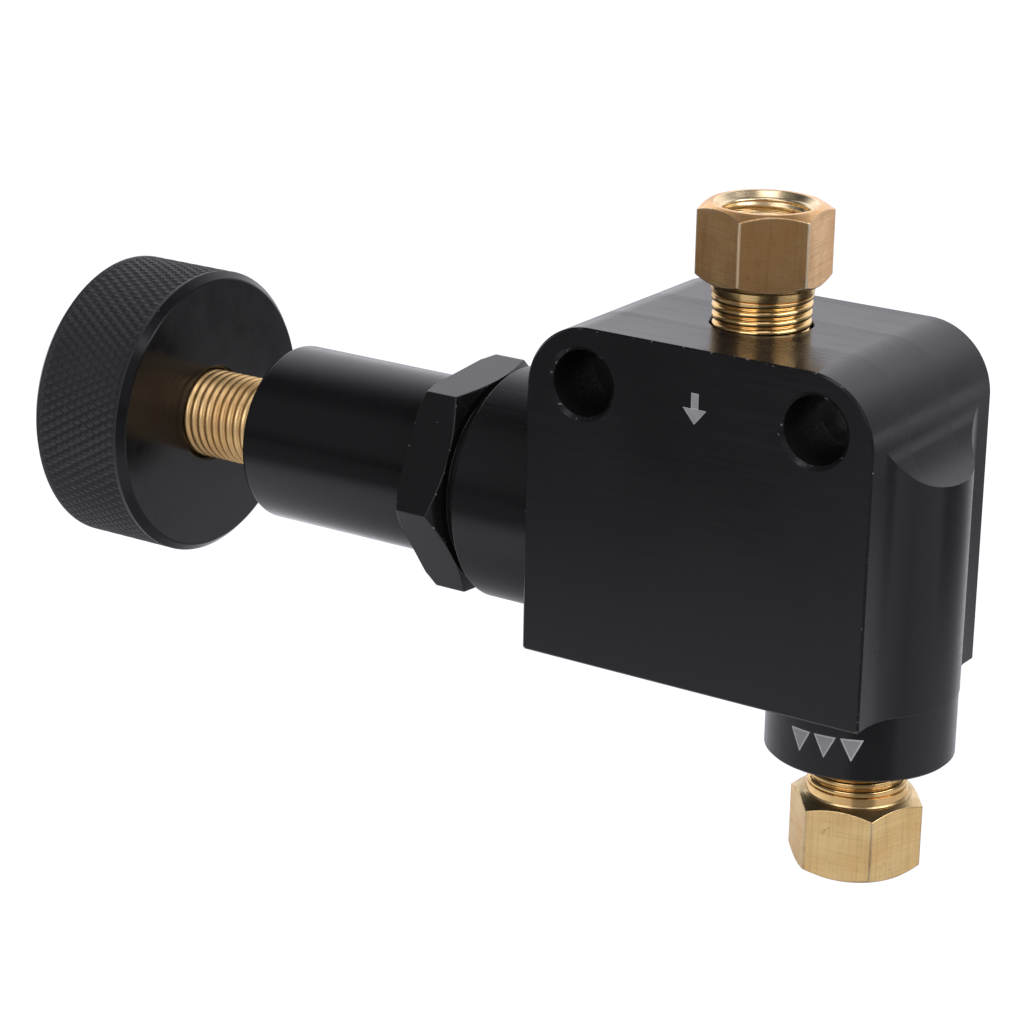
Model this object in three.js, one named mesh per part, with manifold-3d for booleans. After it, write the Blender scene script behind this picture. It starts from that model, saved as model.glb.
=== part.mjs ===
// Adjustable proportioning valve with a knurled knob, in millimetres.
//
// The origin is midway between the two mounting holes, on the mounting face.
// +X runs along the adjuster axis from the knob towards the block, +Y is the
// outward normal of the mounting face, and +Z points from the outlet to the inlet.
import * as THREE from 'three';
import { mergeVertices } from 'three/addons/utils/BufferGeometryUtils.js';
import Module from 'manifold-3d';

const wasm = await Module();
wasm.setup();

// ---- driving dimensions -------------------------------------------------

const block = { width: 39.5, depth: 25.4, top: 5.9, bottom: -29.85, cornerRadius: 7.15 };
const side = block.width / 2;
const midY = -block.depth / 2;
const mountingHole = { spacing: 26.5, radius: 3.5, chamfer: 0.4 };

const adjusterZ = -16.65;
const adjusterBoss = { radius: 12.65, end: -29.05, edge: 0.25 };
const outletX = 13.55;
const outletBoss = { radius: 9.75, bottom: -36.75 };
const ribFillet = 6.35;
const ribCove = 5.5;

const port = { boreRadius: 5.3, boreDepth: 10.3, drillRadius: 2.5 };

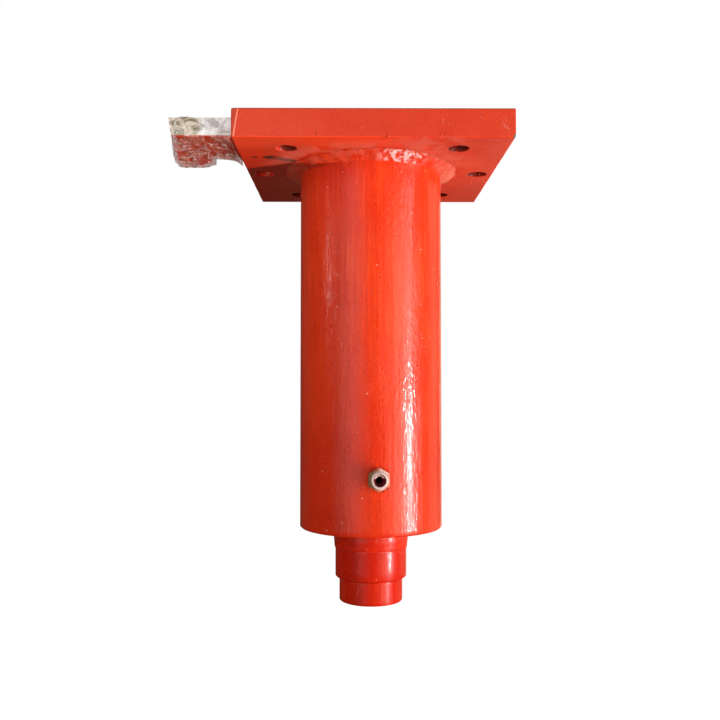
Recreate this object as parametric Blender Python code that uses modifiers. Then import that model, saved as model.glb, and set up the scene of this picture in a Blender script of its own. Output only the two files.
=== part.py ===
"""Telescopic hydraulic cylinder: two stages, double acting, hung from a square flange.

Units are metres and +Z is up. The origin is the centre of the flange's top face. The barrel hangs below the
flange, and the two stages slide out of it downwards, along -Z. Everything is drawn fully retracted.
"""

import math

import bmesh
import bpy

MM = 0.001

# Driving dimensions
GAP = 0.3 * MM  # clearance between pieces that touch or seal on each other
TURN_GAP = 0.5 * MM  # inside a ring that a grooved piston turns in
PAST = 5 * MM  # how far a cutter runs past the face it cuts
SIDES = 32  # of the turned pieces
ROD_SIDES = 24  # of the turned pieces inside the first stage, and of the ports
SCREW_SIDES = 16

FLANGE_SIDE = 280 * MM
FLANGE_THICKNESS = 29 * MM
FLANGE_EDGE = 1 * MM
BOLT_RADIUS = 10.5 * MM
CORNER_BOLT = (88.5 * MM, 100.5 * MM)
SIDE_BOLT_X = 122 * MM

BARREL_RADIUS = 80 * MM
BARREL_BORE = 65 * MM
BARREL_END = -430 * MM
BARREL_CHAMFER = 1.5 * MM
WELD_STEPS = [(21.5, 0), (17, 3.4), (8.5, 7), (0, 9.5)]  # out from the barrel, and down, in millimetres

TUBE_RADIUS = 40 * MM
TUBE_BORE = 30 * MM
TUBE_TOP = -34.6 * MM
TUBE_END = -485.4 * MM
EDGE_CHAMFER = 1 * MM

ROD_RADIUS = 22.5 * MM
ROD_SPIGOT = 15 * MM
HEAD_SPIGOT = 17.5 * MM
HEAD_RADIUS = 35.5 * MM
HEAD_END = -512 * MM
HEAD_FLOOR = -505.4 * MM
HEAD_SCREW_HEIGHT = -495.4 * MM
HEAD_SCREW_RADIUS = 3 * MM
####
• WHAT YOU NEED TO DO: Write the whole listing out again. Keep every line exactly as it is.

• CORRECT ANSWER:
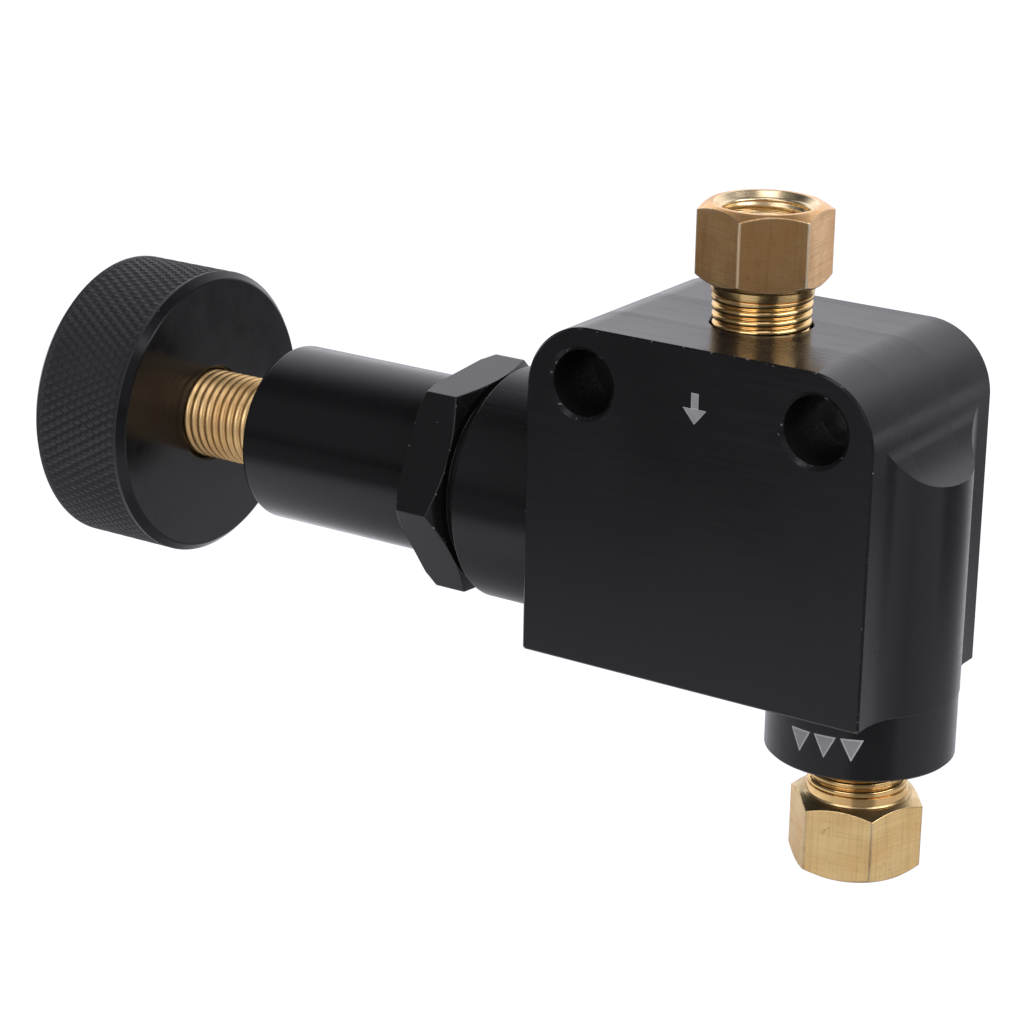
Model this object in three.js, one named mesh per part, with manifold-3d for booleans. After it, write the Blender scene script behind this picture. It starts from that model, saved as model.glb.
=== part.mjs ===
// Adjustable proportioning valve with a knurled knob, in millimetres.
//
// The origin is midway between the two mounting holes, on the mounting face.
// +X runs along the adjuster axis from the knob towards the block, +Y is the
// outward normal of the mounting face, and +Z points from the outlet to the inlet.
import * as THREE from 'three';
import { mergeVertices } from 'three/addons/utils/BufferGeometryUtils.js';
import Module from 'manifold-3d';

const wasm = await Module();
wasm.setup();

// ---- driving dimensions -------------------------------------------------

const block = { width: 39.5, depth: 25.4, top: 5.9, bottom: -29.85, cornerRadius: 7.15 };
const side = block.width / 2;
const midY = -block.depth / 2;
const mountingHole = { spacing: 26.5, radius: 3.5, chamfer: 0.4 };

const adjusterZ = -16.65;
const adjusterBoss = { radius: 12.65, end: -29.05, edge: 0.25 };
const outletX = 13.55;
const outletBoss = { radius: 9.75, bottom: -36.75 };
const ribFillet = 6.35;
const ribCove = 5.5;

const port = { boreRadius: 5.3, boreDepth: 10.3, drillRadius: 2.5 };

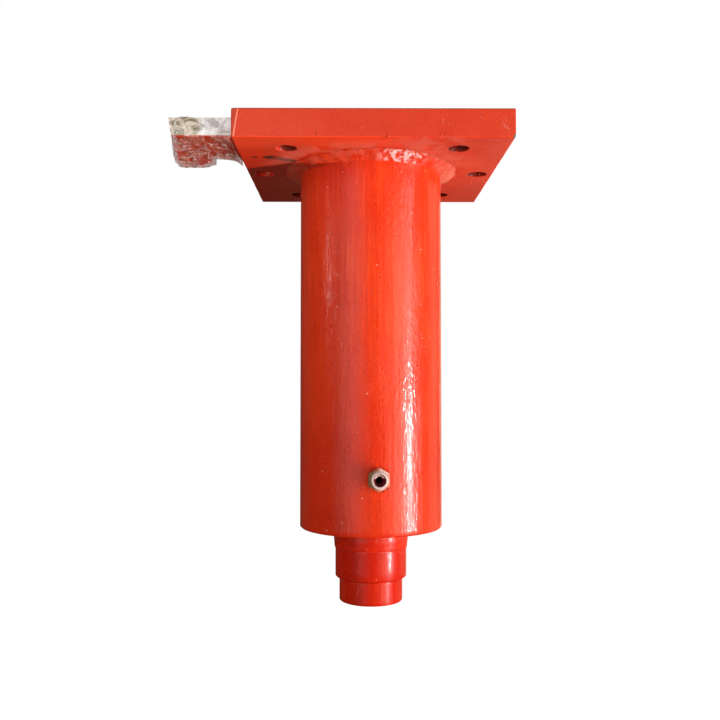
Recreate this object as parametric Blender Python code that uses modifiers. Then import that model, saved as model.glb, and set up the scene of this picture in a Blender script of its own. Output only the two files.
=== part.py ===
"""Telescopic hydraulic cylinder: two stages, double acting, hung from a square flange.

Units are metres and +Z is up. The origin is the centre of the flange's top face. The barrel hangs below the
flange, and the two stages slide out of it downwards, along -Z. Everything is drawn fully retracted.
"""

import math

import bmesh
import bpy

MM = 0.001

# Driving dimensions
GAP = 0.3 * MM  # clearance between pieces that touch or seal on each other
TURN_GAP = 0.5 * MM  # inside a ring that a grooved piston turns in
PAST = 5 * MM  # how far a cutter runs past the face it cuts
SIDES = 32  # of the turned pieces
ROD_SIDES = 24  # of the turned pieces inside the first stage, and of the ports
SCREW_SIDES = 16

FLANGE_SIDE = 280 * MM
FLANGE_THICKNESS = 29 * MM
FLANGE_EDGE = 1 * MM
BOLT_RADIUS = 10.5 * MM
CORNER_BOLT = (88.5 * MM, 100.5 * MM)
SIDE_BOLT_X = 122 * MM

BARREL_RADIUS = 80 * MM
BARREL_BORE = 65 * MM
BARREL_END = -430 * MM
BARREL_CHAMFER = 1.5 * MM
WELD_STEPS = [(21.5, 0), (17, 3.4), (8.5, 7), (0, 9.5)]  # out from the barrel, and down, in millimetres

TUBE_RADIUS = 40 * MM
TUBE_BORE = 30 * MM
TUBE_TOP = -34.6 * MM
TUBE_END = -485.4 * MM
EDGE_CHAMFER = 1 * MM

ROD_RADIUS = 22.5 * MM
ROD_SPIGOT = 15 * MM
HEAD_SPIGOT = 17.5 * MM
HEAD_RADIUS = 35.5 * MM
HEAD_END = -512 * MM
HEAD_FLOOR = -505.4 * MM
HEAD_SCREW_HEIGHT = -495.4 * MM
HEAD_SCREW_RADIUS = 3 * MM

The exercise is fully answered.